London’s economy depends on workers in lower-paid jobs, and we cannot expect people to be willing to stay to work in a city where all their wages are spent on rent. That point has been forcefully made by the Chartered Institute of Housing, which says that pay to stay would create

“devastating costs for social housing providers” and put them in a

“precarious position ethically and in relation to their charitable status”.

The Chartered Institute of Housing is saying that the scheme is unworkable. That charge is being made not by the Opposition, although we support what the Chartered Institute of Housing is saying, but by a respected housing organisation. What will the Minister do to address those points? The Government keep telling us that they want to get the housing benefit bill under control, but they seem to be doing very little to address the issue other than reducing rents, which, as my hon. Friend Helen Hayes said, is creating ongoing problems for housing associations, possibly affecting their future building programmes.

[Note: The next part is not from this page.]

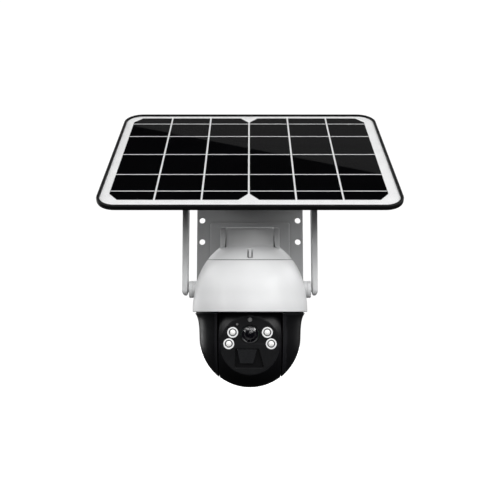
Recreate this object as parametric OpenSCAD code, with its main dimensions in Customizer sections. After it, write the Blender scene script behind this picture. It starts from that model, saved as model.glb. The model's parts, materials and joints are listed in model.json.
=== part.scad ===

What is happening to housing in London is fundamentally changing the city as people are pushed out of the central boroughs into outer London, even now, because of the pressure. And people are finding it increasingly difficult to afford housing in those outer boroughs, as my hon. Friends have demonstrated. How will people in London access affordable housing? What we need from the Minister are not one-off initiatives that do not add up to much, and often exacerbate the situation, but a long-term plan to create more affordable housing in London.